In another hut, I met with what I found out were members of the elected Spiritual Assembly of the Baha’i Faith. See here, for information about the administrative order of the Baha’i Faith. I was pleasantly surprised to see a couple of women sitting in this group. We spoke about a number of things to do with Baha’i principles, elections, the work of the Spiritual Assembly including socio-economic development. Then, in a sedate manner that I didn’t see coming, I was asked, “so if the Spiritual Assembly can make all the decisions with the community, what do we do with the chiefs?”  I was far too nervous and felt far to young to provide the flippant responses that comes to my mind’s bidding today. I remembered Baha’u’llah’s teachings on Kings, so I referred these to them, “”Erelong will God make manifest on earth kings who will recline on the couches of justice, and will rule amongst men even as they rule their own selves. They, indeed, are among the choicest of My creatures in the entire creation.” (Shoghi Effendi, The Promised Day is Come, p. 73), and suggested that they consult with the chiefs on the role that the chiefs would now play. I never heard how such a question has played out.

Later, once the feast had begun and the drums and dancers were in full swing, a few of the chiefs came to me with a gift of a ‘peace’ bilum. They told me whenever villages come together for a feast they would first plant this bag on a spear in the square and that would be a sign that there are no aggressions while the peace bag was standing there. It seemed they were saying that they no longer had need for the peace bilum to be set up, for now they were always at peace with each other. I still have the bilum hanging in my cupboard and it reminds me of the mission for world peace, how easy it is forged in some cases, how immensely difficult in others.

The drums played on all night. I went to the hut to sleep much earlier than most of the village (yes I know, party pooper). It was freezing. I wore my tracksuit and two pair of football socks and in my sleeping bag and was still cold. I woke to see a few people sleeping around the fire, but many young people just sleeping in skimpy clothing on the dew laden grass. Perhaps they had a good dose of ‘beetle-nut’ to get them though the night.  I understood from them that some ‘beetle-nut’ was just taste but some types would make a new taker fall down.

Slowly our hut came to life, and, after some breakfast of yams, we went off down the other side of the mountain.

A Trip through Dagga 1984 Part II

While in Alotau I had bought a half a back pack of tinned fish and rice, and a packet of tea, to share while in the Dagga area.

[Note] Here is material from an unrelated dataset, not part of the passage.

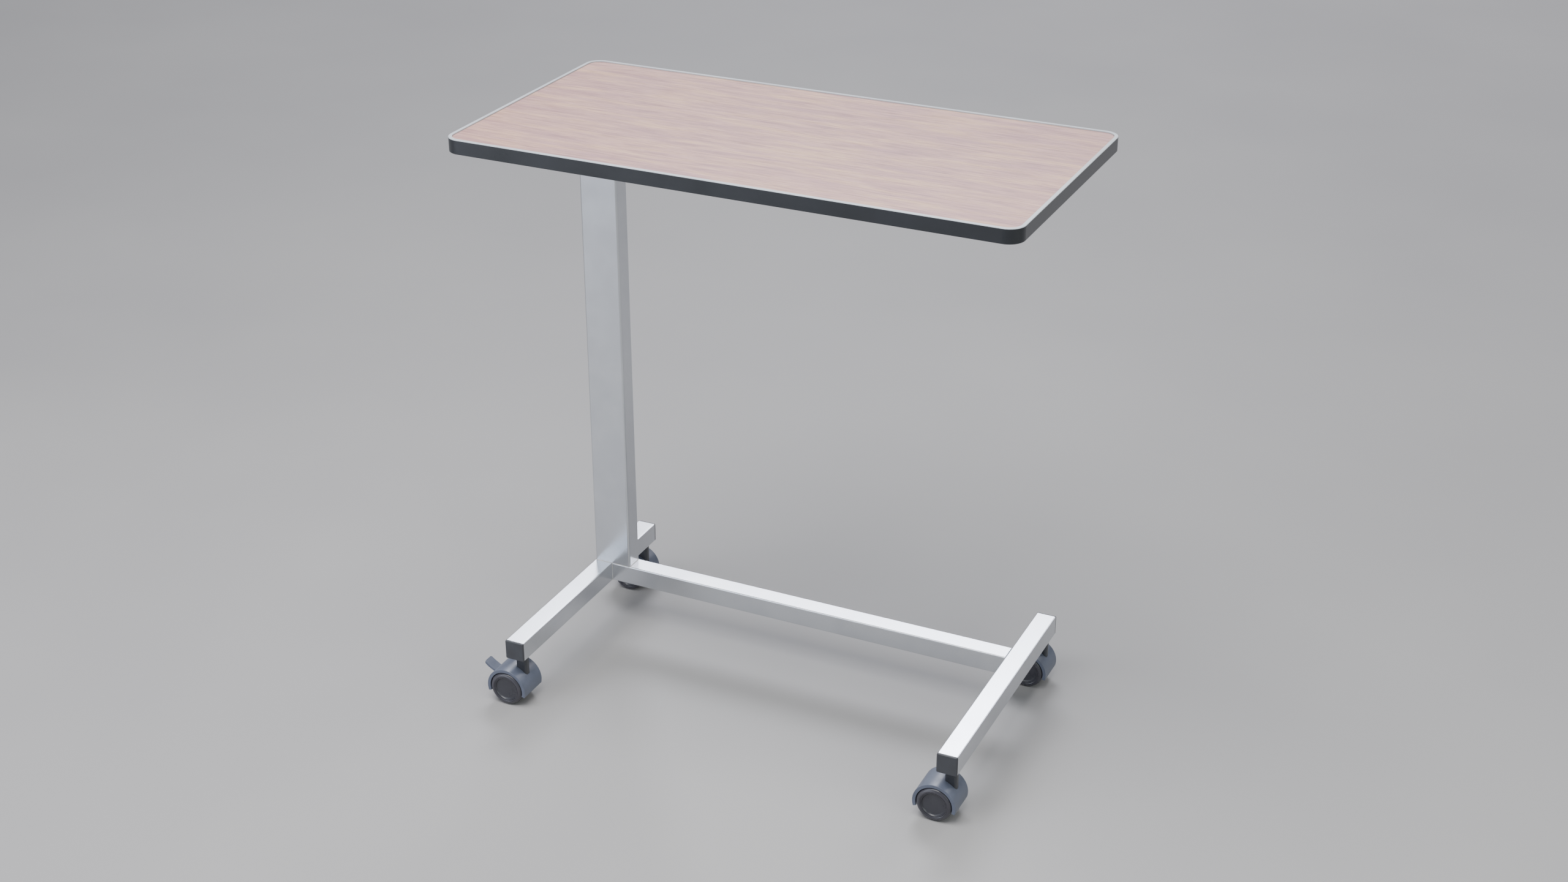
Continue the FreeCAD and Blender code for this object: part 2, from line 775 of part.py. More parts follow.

I had learnt on an early trek in Central province that sugar just won’t last, as it tends to get added to the tea by the tablespoon. I thought it must be a response to having little in the way of sweet foods. The staple diet was varieties of yam. I actually put on weight after a week in Central province and two weeks in Dagga. Yes, no dysentry, and years of training by mother to finish what was on my plate, and a tendency for young men to have two plates of yam per sitting. One morning, when getting ready to trek up the mountain to other villages, an older women who was boiling yam fo rbreakfast mentioned, “Good for walking up mountains”. A pineapple crop began to ripen at the end of my visit and, after just a couple of weeks on the straight stuff, I found myself eating half a pineapple in one sitting.
One evening in Arigip I was sitting on the floor for a meal with four men two women and a pre-pubescent girl. The older men (chiefs of the village) were speaking to me throguh my host who spoke English very well, and had, I understood later, had spent a couple of years in tertiary education of some sort before the death of his father brought him back to Arigip. It had quickly become evident to me that there was a clear differential in body types of these people who lived by subsistence farming. The youth and young adults wer clearly ‘chubby’, especially women. Adults by 30 were relatively lean. An old person was probably only in their 40s, and I doubted anyone was as old as 60 years
Anyhow back to dinner. In a fashion true to children the world over, the girl was nagging her mother about something. I couldn’t imaginge what as there are no retail shops, no fashion lable, no money. Perhaps she just wanted to get out of a day tending the yams. Or maybe even school (yes they had a primary school). I wasn’t paying much attention to the girl, but after a while the mother said something tersely to her. While the terseness of the words were enough to draw my attention, the effect on the girl and the others at the table were astounding. On her mother’s words, the girl looked to me momentarily with eyes wide with terror, shut her mouth firmly closed, then hung here head. The men at the meal, immediately fell about laughing with the most gleeful delight. The girl watched me through the top of hooded eyes, now more sullen than frightened. I sat very puzzled but very very intrigued. When my host had gathered himself I asked, “What did she (the mother) say to the girl? My host patted me on the shoulder, “She said”, he laughed, “if you don’t behave, I’ll give you to that white man and he’ll eat you.”
I must admit, I couldn’t help smiling a bit myself. But I remember thinking, this is the foot on the other shoe, and , if I try to smile at the girl and reassure her, will it just frighten her more. Thankfully, after a few, more sedate comments between men and women, they all came back to the earlier thread of conversation. The girl finished her food in silence, politely and quietly spoke to her mother and then removed herself from the room. I worry somewhat as I tell this story that the girl is now in her mid to late thirties and may read this one day and still not see the funny side. Because the other shoe I mention, is the one I grew up with which was a saying from an older anglo generation to their children that if we didn’t behave they would feed us to a black man. While I thought it was funny when applied to me as the ‘ogre’ – because after all, what a strangely weird idea – I can feel that it was probably a saying similar to this that helped create in me as a child a certain anxiety about black people. I don’t want to spend time in this story on the psychology of discrimination within myself or any one, but to note that every prejudicial statement to a child may create emotional responses that can never be fully overcome by the sheer force of prayer or intellect or intercultural emersion, at a later time in life.